Vidas de personagens à margem são o foco do livro
MARCELO PEN
ESPECIAL PARA A FOLHA
É tradição de determinada corrente crítica
apontar que, em certos
romances, como "David Copperfield" e "O Grande Gatsby",
embora narrados em primeira
pessoa, o que importa não é
exatamente o narrador, mas o
destino dos que o rodeiam.
É o que ocorre com "Terras
Baixas", do irlandês Joseph
O'Neill. A história do narrador
Hans van den Broek, com sua
crise conjugal, soa-nos bastante insípida.
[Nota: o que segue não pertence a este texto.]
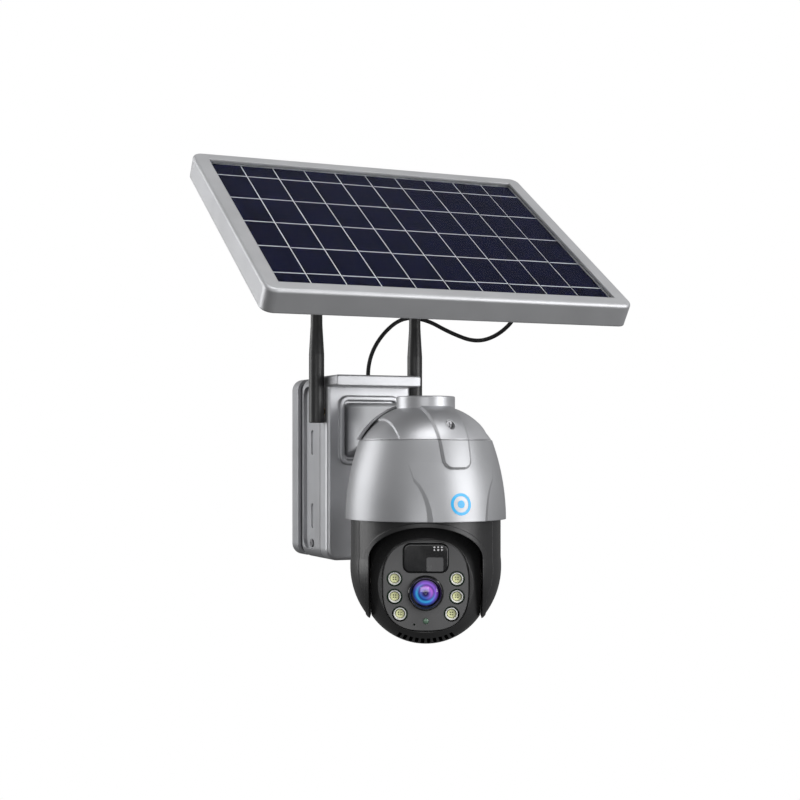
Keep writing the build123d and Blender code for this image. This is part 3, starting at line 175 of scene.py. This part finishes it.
def add_relief(tree, shader, height, depth, edge=0.0):
    """Bump from a height socket, over edges that are softened by a radius; both in metres."""
    bump = tree.nodes.new("ShaderNodeBump")
    bump.inputs["Distance"].default_value = depth
    tree.links.new(height, bump.inputs["Height"])
    if edge:
        bevel = tree.nodes.new("ShaderNodeBevel")
        bevel.samples = 4
        bevel.inputs["Radius"].default_value = edge
        tree.links.new(bevel.outputs["Normal"], bump.inputs["Normal"])
    tree.links.new(bump.outputs["Normal"], shader.inputs["Normal"])


# %% [markdown]
# ## Paint, plastics and metals
# The box and the hood wear silver paint: aluminium flakes in a satin lacquer. A metallic shader with a
# fine flake pattern in its roughness gives the soft, slightly grainy shine, and a slow noise keeps large
# faces from looking flat. The dark mouldings are spark-eroded plastic, so they get a fine even grain and a
# soft shine.

# %% Painted and moulded finishes


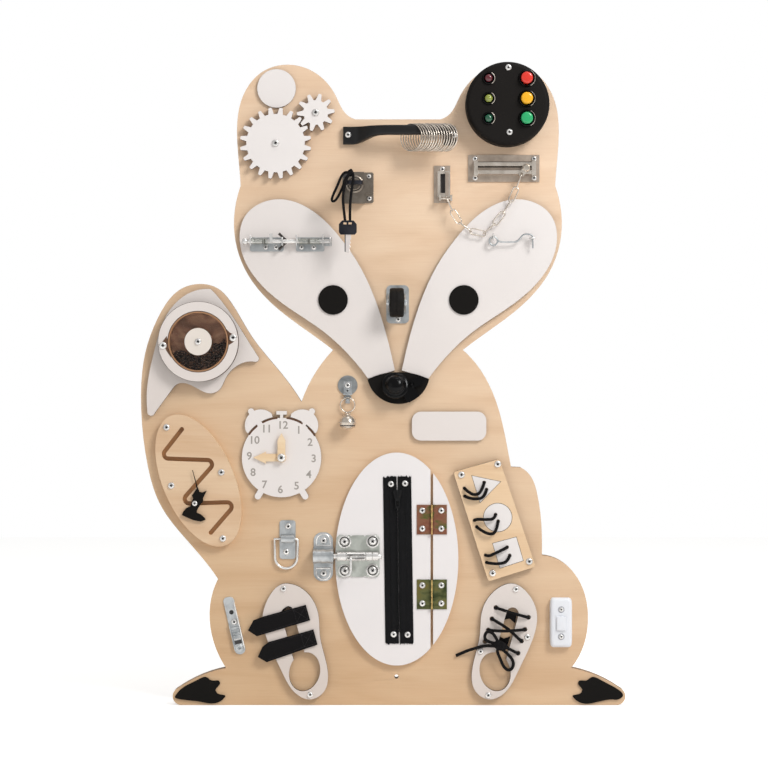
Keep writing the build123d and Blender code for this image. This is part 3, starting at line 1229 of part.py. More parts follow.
# ---------------------------------------------------------------- control panel in a cap
CAP = (118.5, 659.0)
CAP_R = 45.8
CAP_FACE_R = 42.6
CAP_T = 25.0
CAP_LEVEL = FACE + CAP_T
LAMP_X = 97.6
BUTTON_X = 139.1
PANEL_ROWS = [686.3, 664.2, 642.6]
LAMP_BEZEL_R = 6.3
LAMP_R = 3.9
BUTTON_BEZEL_R = 8.5
BUTTON_R = 6.5
BUTTON_TRAVEL = 2.5
BUTTON_WELL = 4.0
BUTTON_H = 9.0
BEZEL_T = 3.0
LAMP_BEZEL_T = 1.8
LAMP_H = 2.4
CAP_SCREWS = [(119.0, 697.4), (120.5, 627.5)]

with BuildPart() as panel_cap:
    lamps = [(LAMP_X, z) for z in PANEL_ROWS]
    buttons = [(BUTTON_X, z) for z in PANEL_ROWS]
    disc([CAP], FACE, CAP_R, CAP_T, degrees(atan2(CAP_R - CAP_FACE_R, CAP_T)))
    disc(lamps, CAP_LEVEL, LAMP_BEZEL_R, LAMP_BEZEL_T)
    disc(lamps, CAP_LEVEL + LAMP_BEZEL_T, LAMP_R, LAMP_H, HEAD_TAPER)
    disc(buttons, CAP_LEVEL, BUTTON_BEZEL_R, BEZEL_T)
    bore(buttons, CAP_LEVEL + BEZEL_T, BUTTON_R + PLAY, BEZEL_T + BUTTON_WELL)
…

O interesse do livro
reside na perspectiva de Hans
sobre fatos, lugares e pessoas
que marcaram sua estada em
Nova York -nos anos que antecederam e, sobretudo, sucederam os atentados de 11 de setembro de 2001.
Apesar da atividade de Hans
como analista financeiro e sua
condição de homem branco,
sua paixão por críquete (esporte considerado de imigrantes
nos EUA) o faz travar amizade
com um contingente multicultural de indianos, paquistaneses, guianenses e antilhanos.
Dentro desse grupo visto
com desconfiança e ressentimento por muitos americanos,
destaca-se a figura de Chuck
Ramkissoon, um simpático e
elusivo trinitário de origem indiana. Chuck no fim acabaria
assassinado, logo nos conta o
narrador, e seu corpo resgatado
das águas do Gowanus Canal.
Enquanto sonha em construir um gigantesco clube de
críquete em NY, Chuck dirige
negócios mais obscuros, potencialmente arriscados. Sua fúria
empreendedora espelha o ímpeto quase insano de outros
imigrantes, como o turco Mehmet, que gosta de vestir-se de
anjo. E contrasta com a apatia,
a incomunicabilidade e o "desânimo infinito" que assola a
classe média americana e europeia, grupo a quem Hans também está ligado. O título original, "Netherlands" -literalmente, "Países Baixos"- representa mais que uma referência
à origem holandesa do protagonista. "Nether" significa "baixo" no sentido daquilo que ocupa uma posição também subterrânea ou "infernal", na acepção grega das regiões ínferas
para onde se dirigiriam as almas dos mortos.
Assim, o romance transita,
em seus melhores momentos,
entre a imagem das "pequenas
silhuetas acenando que foram
visíveis por algum tempo e depois não mais" e as forças tectônicas, infernais, daqueles a
quem, talvez por ainda serem
capazes de sonhar, o contrato
social reserva asas de mentira
ou o fundo lodoso de um canal.
TERRAS BAIXAS
Autor: Joseph O'Neill
Tradução: Cássio de Arantes Leite
Editora: Alfaguara
Quanto: R$ 38 (270 páginas)
Avaliação: bom
MARCELO PEN é professor de teoria literária na
Faculdade de Filosofia, Letras e Ciências Humanas da USP.